# What the exercise asks
Repeat exactly the lines from the start through the line with "reed_lap = 1.6", both ends included.

# Data lines
-- -- --
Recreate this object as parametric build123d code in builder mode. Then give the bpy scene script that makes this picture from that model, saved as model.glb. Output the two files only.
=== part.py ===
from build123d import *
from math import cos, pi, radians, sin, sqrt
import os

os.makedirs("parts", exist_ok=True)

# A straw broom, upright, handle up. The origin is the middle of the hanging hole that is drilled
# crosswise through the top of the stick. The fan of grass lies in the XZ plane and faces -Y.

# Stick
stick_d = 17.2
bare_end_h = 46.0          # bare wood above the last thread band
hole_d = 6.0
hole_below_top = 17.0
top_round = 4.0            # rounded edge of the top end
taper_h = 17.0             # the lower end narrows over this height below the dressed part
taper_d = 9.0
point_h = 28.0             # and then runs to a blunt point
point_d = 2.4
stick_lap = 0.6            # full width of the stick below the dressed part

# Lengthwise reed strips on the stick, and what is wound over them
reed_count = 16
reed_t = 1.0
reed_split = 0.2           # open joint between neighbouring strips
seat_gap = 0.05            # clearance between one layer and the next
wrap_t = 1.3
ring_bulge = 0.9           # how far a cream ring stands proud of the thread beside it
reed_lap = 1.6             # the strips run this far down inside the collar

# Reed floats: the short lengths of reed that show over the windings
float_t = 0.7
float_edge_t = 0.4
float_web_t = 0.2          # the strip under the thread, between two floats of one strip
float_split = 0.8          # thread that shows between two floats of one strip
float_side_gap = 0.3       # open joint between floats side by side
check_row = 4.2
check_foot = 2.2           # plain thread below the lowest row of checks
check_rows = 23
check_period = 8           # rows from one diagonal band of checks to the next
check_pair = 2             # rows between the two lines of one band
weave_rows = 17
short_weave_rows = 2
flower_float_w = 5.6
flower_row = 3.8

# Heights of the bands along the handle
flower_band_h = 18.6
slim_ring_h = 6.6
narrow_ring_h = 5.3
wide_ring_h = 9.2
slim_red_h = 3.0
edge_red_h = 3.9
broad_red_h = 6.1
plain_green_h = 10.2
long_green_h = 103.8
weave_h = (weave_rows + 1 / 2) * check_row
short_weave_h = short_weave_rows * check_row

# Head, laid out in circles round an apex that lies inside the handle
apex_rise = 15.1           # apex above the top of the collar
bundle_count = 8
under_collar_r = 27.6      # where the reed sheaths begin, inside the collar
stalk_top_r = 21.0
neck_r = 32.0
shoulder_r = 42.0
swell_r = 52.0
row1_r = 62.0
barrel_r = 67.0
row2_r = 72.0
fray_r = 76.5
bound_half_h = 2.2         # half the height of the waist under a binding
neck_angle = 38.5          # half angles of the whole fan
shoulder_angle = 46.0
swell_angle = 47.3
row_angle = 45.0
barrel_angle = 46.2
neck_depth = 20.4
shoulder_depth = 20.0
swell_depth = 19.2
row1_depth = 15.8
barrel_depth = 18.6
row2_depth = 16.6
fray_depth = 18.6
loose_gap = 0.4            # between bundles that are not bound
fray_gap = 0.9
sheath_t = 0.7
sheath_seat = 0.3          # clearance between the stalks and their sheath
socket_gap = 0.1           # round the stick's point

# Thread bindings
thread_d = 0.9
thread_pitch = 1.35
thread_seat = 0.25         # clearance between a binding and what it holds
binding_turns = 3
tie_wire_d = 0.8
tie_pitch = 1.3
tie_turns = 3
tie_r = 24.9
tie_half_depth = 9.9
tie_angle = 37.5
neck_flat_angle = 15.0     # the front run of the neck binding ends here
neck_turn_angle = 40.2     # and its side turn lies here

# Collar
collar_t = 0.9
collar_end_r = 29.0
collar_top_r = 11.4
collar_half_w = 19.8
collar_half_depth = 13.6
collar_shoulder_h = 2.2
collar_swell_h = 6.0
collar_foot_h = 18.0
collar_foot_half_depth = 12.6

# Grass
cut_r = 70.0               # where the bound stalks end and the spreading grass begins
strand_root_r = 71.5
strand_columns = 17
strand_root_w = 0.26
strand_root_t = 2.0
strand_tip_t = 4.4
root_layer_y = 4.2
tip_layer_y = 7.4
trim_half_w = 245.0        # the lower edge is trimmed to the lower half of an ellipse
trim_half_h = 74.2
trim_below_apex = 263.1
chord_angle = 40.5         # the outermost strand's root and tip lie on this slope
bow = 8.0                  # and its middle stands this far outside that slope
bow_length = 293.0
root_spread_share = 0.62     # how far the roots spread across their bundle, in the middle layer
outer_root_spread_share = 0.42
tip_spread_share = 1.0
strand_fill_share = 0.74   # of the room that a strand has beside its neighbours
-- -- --
# Task result
Recreate this object as parametric build123d code in builder mode. Then give the bpy scene script that makes this picture from that model, saved as model.glb. Output the two files only.
=== part.py ===
from build123d import *
from math import cos, pi, radians, sin, sqrt
import os

os.makedirs("parts", exist_ok=True)

# A straw broom, upright, handle up. The origin is the middle of the hanging hole that is drilled
# crosswise through the top of the stick. The fan of grass lies in the XZ plane and faces -Y.

# Stick
stick_d = 17.2
bare_end_h = 46.0          # bare wood above the last thread band
hole_d = 6.0
hole_below_top = 17.0
top_round = 4.0            # rounded edge of the top end
taper_h = 17.0             # the lower end narrows over this height below the dressed part
taper_d = 9.0
point_h = 28.0             # and then runs to a blunt point
point_d = 2.4
stick_lap = 0.6            # full width of the stick below the dressed part

# Lengthwise reed strips on the stick, and what is wound over them
reed_count = 16
reed_t = 1.0
reed_split = 0.2           # open joint between neighbouring strips
seat_gap = 0.05            # clearance between one layer and the next
wrap_t = 1.3
ring_bulge = 0.9           # how far a cream ring stands proud of the thread beside it
reed_lap = 1.6             # the strips run this far down inside the collar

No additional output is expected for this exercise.